Musharraf says: India is playing a game to create enmity between Afghanistan-Pakistan

Former Pakistan President Pervez Musharraf has said that India was seeking to "create an anti-Pakistan Afghanistan" as part of its bid to dominate South Asia. Musharraf made these comments as part of the rolling panels at the Washington Ideas Forum taking place at the Newseum, ABC News reports.
"India is trying to create an anti-Pakistan Afghanistan," he observed. India has a vision of dominating the region and aims to "create a weak Pakistan," he added.
Musharraf said he understood that India does not seek to take over Pakistan militarily, but it wants to dominate Pakistan in the area of foreign policy, economic policy, trade and commerce.
"That is how you suppress, you control or dominate another country," he added. Musharraf said Afghanistan sends its intelligence staff, diplomats and soldiers to India where they are "indoctrinated against Pakistan," something he said India must stop and the United States should be concerned about.

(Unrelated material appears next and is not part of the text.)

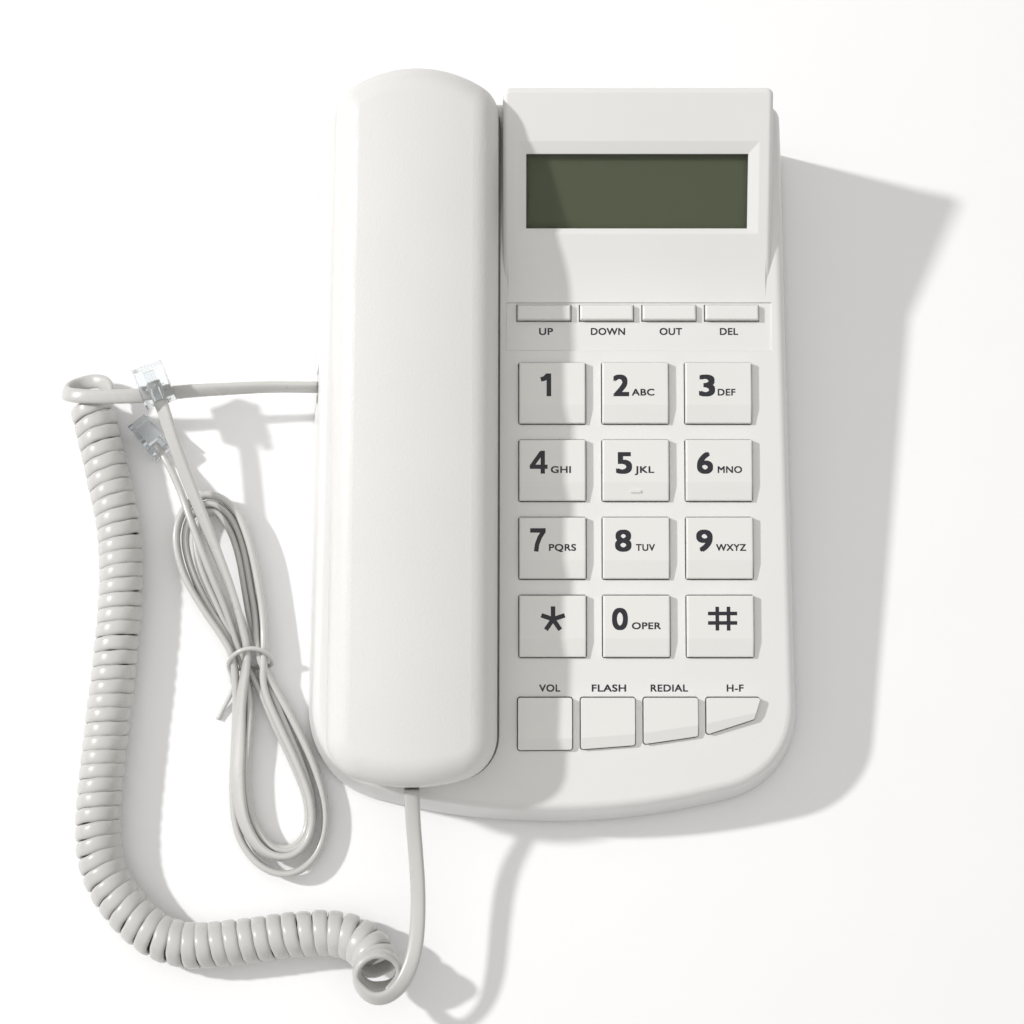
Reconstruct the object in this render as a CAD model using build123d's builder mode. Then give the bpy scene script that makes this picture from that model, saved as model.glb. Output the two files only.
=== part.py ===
"""Corded desk telephone with a caller display: base, handset, curly cord and line cord.

Millimetres, +Z up, +Y away from the user. The origin is the bottom centre of base and handset.
"""
import math
import os

from build123d import *

os.makedirs("parts", exist_ok=True)

# ---------------------------------------------------------------- driving sizes of the base
BASE_WIDTH = 152.4          # at the bottom edge
BASE_BACK = 106.0           # Y of the upright back wall
BASE_FRONT = -113.2         # Y of the bowed front's middle
FRONT_RADIUS = 220.0
FRONT_CORNER = 28.0
BACK_CORNER = 5.0
DRAFT = 8.5                 # degrees, sides and front lean in
FOOT_HEIGHT = 1.2
WALL = 2.0
SEAM = 9.0                  # height of the split between the two shells
EDGE_ROUND = 3.0

DECK_ANGLE = 6.0
DECK_HEIGHT = 31.9          # deck's height at Y = 0
CONSOLE_ANGLE = 18.15
CONSOLE_START = 50.9        # along the deck
CONSOLE_LEFT = -15.4
CONSOLE_RIGHT = 66.9
CONSOLE_CORNER = 2.0
CONSOLE_BLEND = 6.0         # how far the soft bend at its foot reaches each way
CONSOLE_EDGE = 1.6
CONSOLE_ROOT = 24.0         # height inside the base where the console starts
CONSOLE_LENGTH = 70.0

RUNNING_GAP = 0.4           # between pieces that move past each other
KEY_GAP = 0.3               # round each key in its opening

deck_sin = math.sin(math.radians(DECK_ANGLE))
deck_cos = math.cos(math.radians(DECK_ANGLE))
console_sin = math.sin(math.radians(CONSOLE_ANGLE))
console_cos = math.cos(math.radians(CONSOLE_ANGLE))
draft_slope = math.tan(math.radians(DRAFT))

# The deck plane carries keys, cradle and handset: x across, y up the slope, z out of it.
DECK = Plane(origin=(0, 0, DECK_HEIGHT), x_dir=(1, 0, 0), z_dir=(0, -deck_sin, deck_cos))
CONSOLE_FOOT = (0, CONSOLE_START * deck_cos, DECK_HEIGHT + CONSOLE_START * deck_sin)
CONSOLE = Plane(origin=CONSOLE_FOOT, x_dir=(1, 0, 0), z_dir=(0, -console_sin, console_cos))


def deck_point(x, y, z=0.0):
    """A point given along the deck, in the shared frame."""
    return DECK.from_local_coords(Vector(x, y, z))


def deck_direction(x, y, z):
    """A direction given along the deck, in the shared frame."""
    return deck_point(x, y, z) - deck_point(0, 0)


def deck_side(x, y=0.0):
    """The plane across X at one place on the deck: local x runs up the slope, local y out of it."""
    return Plane(origin=deck_point(x, y), x_dir=DECK.y_dir, z_dir=DECK.x_dir)


# ---------------------------------------------------------------- driving sizes of the handset
MOUTH_LEFT, MOUTH_RIGHT = -67.5, -17.1
EAR_LEFT, EAR_RIGHT = -65.7, -16.7
MOUTH_END = -103.3          # middle of each end, along the deck
EAR_END = 112.6
MOUTH_BOW = 6.0
EAR_BOW = 9.0
MOUTH_CORNER = 13.0
EAR_CORNER = 10.0
HANDSET_TOP = 24.4          # above the deck
HANDSET_UNDER = -1.8
HANDSET_PARTING = 6.0
CROWN_RADIUS = 104.0        # across
BACK_RADIUS = 2160.0        # along
SHOULDER = 9.0
HANDSET_WALL = 2.0
CUP_DEPTH = -14.0
CUP_DRAFT = 4.0
EAR_CUP = (-41.8, 78.0, 42.0, 44.0)       # centre x, centre y, width, length
MOUTH_CUP = (-42.3, -74.0, 40.0, 38.0)
CUP_CORNER = 13.0
CUP_ROOT = 2.0              # where a cup starts, inside the handset
CUP_RIM = 2.0               # rounding of a cup's rim
OVERHANG_START = 101.5      # past here the ear end clears the base's back rim
OVERHANG_UNDER = 1.2

CRADLE_GAP = 0.6
CRADLE_DEPTH = 2.6
WELL_DEPTH = 14.4
CRADLE_END = 102.6


def handset_plan(inset):
    """The handset seen from above the deck, less a wall all round."""
    with BuildSketch() as plan:
        with BuildLine():
            ThreePointArc(
                (MOUTH_LEFT, MOUTH_END + MOUTH_BOW),
                ((MOUTH_LEFT + MOUTH_RIGHT) / 2, MOUTH_END),
                (MOUTH_RIGHT, MOUTH_END + MOUTH_BOW),
            )
            Line((MOUTH_RIGHT, MOUTH_END + MOUTH_BOW), (EAR_RIGHT, EAR_END - EAR_BOW))
            ThreePointArc(
                (EAR_RIGHT, EAR_END - EAR_BOW),
                ((EAR_LEFT + EAR_RIGHT) / 2, EAR_END),
                (EAR_LEFT, EAR_END - EAR_BOW),
            )
            Line((EAR_LEFT, EAR_END - EAR_BOW), (MOUTH_LEFT, MOUTH_END + MOUTH_BOW))
        make_face()
        fillet(plan.vertices().sort_by(Axis.Y)[:2], MOUTH_CORNER)
        fillet(plan.vertices().sort_by(Axis.Y)[-2:], EAR_CORNER)
        if inset:
            offset(amount=-inset)
    return plan.sketch


def handset_mass(inset):
    """The handset's outer form without its cups, or its hollow when inset by the wall."""
    with BuildPart() as mass:
        with BuildSketch(DECK.offset(HANDSET_UNDER + inset)):
            add(handset_plan(inset))
        extrude(amount=40)
        crown = HANDSET_TOP - inset
        section = Plane(origin=deck_point(0, 0), x_dir=(1, 0, 0), z_dir=-DECK.y_dir)
        middle = (EAR_LEFT + EAR_RIGHT + MOUTH_LEFT + MOUTH_RIGHT) / 4
        rise = 30.0
        dip = CROWN_RADIUS - math.sqrt(CROWN_RADIUS**2 - rise**2)
        with BuildSketch(section):
            with BuildLine():
                ThreePointArc((middle - rise, crown - dip), (middle, crown), (middle + rise, crown - dip))
                Polyline(
                    (middle + rise, crown - dip),
                    (middle + rise, -30),
                    (middle - rise, -30),
                    (middle - rise, crown - dip),
                )
            make_face()
        turn = Axis(deck_point(0, 0, HANDSET_TOP - BACK_RADIUS), (1, 0, 0))
        revolve(axis=turn, mode=Mode.INTERSECT)
        top = mass.faces().sort_by(Axis.Z)[-1]
        fillet(top.edges(), SHOULDER - inset)
    return mass.part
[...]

"In Afghanistan, there is some kind of a proxy conflict going on between Pakistan and India," Musharraf told the leadership forum sponsored by the Atlantic media corporation. While he was in power, he said he personally offered Afghanistan free training but "not one man has come to Pakistan for training."
He added: "India must stop it.I would say that the United States needs to understand Pakistan's sensitivities. I see there is a lack of concern for Pakistan's sensitivities."

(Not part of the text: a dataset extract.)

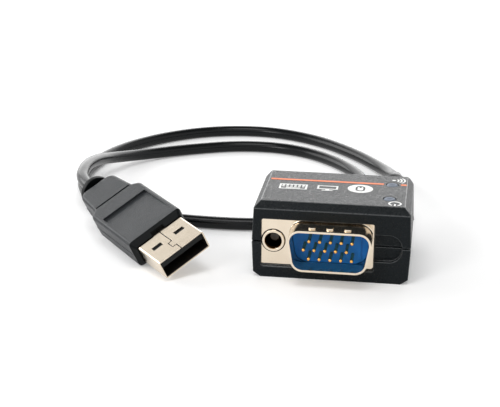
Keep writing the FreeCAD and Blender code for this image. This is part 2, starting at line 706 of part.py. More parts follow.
# The screw is turned in one piece: a threaded end, drawn as rings of thread, and a thinner shank that the
# retaining ring grips in front of the bulkhead.
SCREW_TIP = plus(FLANGE_FACE, "screw_tip_depth")
screw = new_body("jackscrew")
thread_radius = "screw_thread_diameter / 2"
root_radius = "screw_thread_diameter / 2 - screw_thread_depth"
screw_profile = [("0", "0"), (less(thread_radius, "screw_tip_chamfer"), "0")]
first_crest = "screw_tip_chamfer"
for ring in range(int(number("screw_thread_turns"))):
    crest = f"{first_crest} + {ring} * screw_thread_pitch"
    screw_profile.append((thread_radius, crest))
    screw_profile.append((root_radius, f"{crest} + screw_thread_pitch / 2"))
thread_end = f"{first_crest} + screw_thread_turns * screw_thread_pitch"
screw_end = less(plus(BACK, "knob_gap + knob_length / 2"), SCREW_TIP)
screw_profile += [
    (thread_radius, thread_end),
    (thread_radius, f"{thread_end} + screw_thread_pitch"),
    ("screw_shank_diameter / 2", f"{thread_end} + screw_thread_pitch"),
    ("screw_shank_diameter / 2", screw_end),
    ("0", screw_end),
]
turn(screw, "Revolution", screw_profile)
place(screw, "-screw_offset", SCREW_TIP, AXIS_HEIGHT)

retainer = new_body("screw_retainer")
extrude(retainer, "Pad", "XZ_Plane", "-ring_thickness", "0",
        ("0", "0", "ring_diameter"), ("0", "0", "screw_shank_diameter + 2 * ring_clearance"))
ring_gap = rectangle("-ring_gap_width / 2", "ring_gap_width / 2", "-ring_diameter", "0")
extrude(retainer, "Pocket", "XZ_Plane", "-ring_thickness", "0", ring_gap)
place(retainer, "-screw_offset", less(BULKHEAD_FACE, "ring_clearance"), AXIS_HEIGHT)

knob = new_body("jackscrew_knob")
extrude(knob, "Pad", "XZ_Plane", "0", "knob_length", ("0", "0", "knob_diameter"))
dress(knob, "Chamfer", "knob_edge_chamfer", lambda edge, middle: edge.BoundBox.YLength < 1e-4)
flute = extrude(knob, "Pocket", "XZ_Plane", "0", "knob_length",
                ("knob_diameter / 2", "0", "knob_flute_diameter"))
flutes = knob.newObject("PartDesign::PolarPattern", "knob_flutes")
flutes.Originals = [flute]
flutes.Axis = (flute.Profile[0], ["N_Axis"])
flutes.Angle = 360
flutes.setExpression("Occurrences", bound("knob_flute_count"))
knob.Tip = flutes
slot = rectangle("-knob_diameter", "knob_diameter", "-knob_slot_width / 2", "knob_slot_width / 2")
extrude(knob, "Pocket", "XZ_Plane", "knob_length", less("knob_length", "knob_slot_depth"), slot)
extrude(knob, "Pocket", "XZ_Plane", "0", "knob_length / 2",
        ("0", "0", "screw_shank_diameter + ring_clearance"))
place(knob, "-screw_offset", plus(BACK, "knob_gap"), AXIS_HEIGHT)

# ---- network jack -----------------------------------------------------------------------------------
def jack_frame(inset):
    """The jack's rectangle in back view, drawn in by an inset."""
    return rectangle(
        f"{JACK_MIDDLE} - ({JACK_HALF} - ({inset}))", f"{JACK_MIDDLE} + ({JACK_HALF} - ({inset}))",
        f"{AXIS_HEIGHT} - (jack_height / 2 - ({inset}))", f"{AXIS_HEIGHT} + (jack_height / 2 - ({inset}))",
    )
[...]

Musharraf spoke after Afghan President Hamid Karzai signed a "strategic partnership" with India on Tuesday.
The partnership -- the first such pact between Afghanistan and another country -- deepens already friendly Delhi-Kabul ties and aims to boost trade, security and cultural links between the countries.
Fearful of encirclement by its wealthier neighbor, Pakistan has long focused on Afghanistan -- arming Islamist warlords against the Soviets in the 1980s, backing the Taliban in the 1990s and hedging its bets in the 2000s. The former president said he was convinced that Osama bin Laden hiding in Abbottabad, Pakistan, was not about the Pakistan government's complicity, but a "not complicity, it was a terrible case of negligence which must be explained by Pakistan."
If bin Laden was hiding there for five years, he said, it would have included two years during his rule, "so whether anyone in this hall believes it or not, I did not know. So therefore, I am 500 percent sure that I didn't know so, therefore, there was no complicity."
He also noted that locals said they did not know bin Laden was hiding out in the Abbotabad compound.
Musharraf felt that the worsening US-Pakistan relationship might be because of the lack of a personal relationship between the leaders of both countries.
He said that personal relationships with former US President George Bush and former Secretary of State Colin Powell helped ease tensions. He recalled that Powell said to him, "Let's talk general to general," which resulted "in straight upright talking" that resolved issues.
"I wonder whether that exists now, that understanding, that mutual confidence," Musharraf said. "Maybe it is not there and, therefore, yes, there is a total breakdown of confidence and that is what is harming the relationship."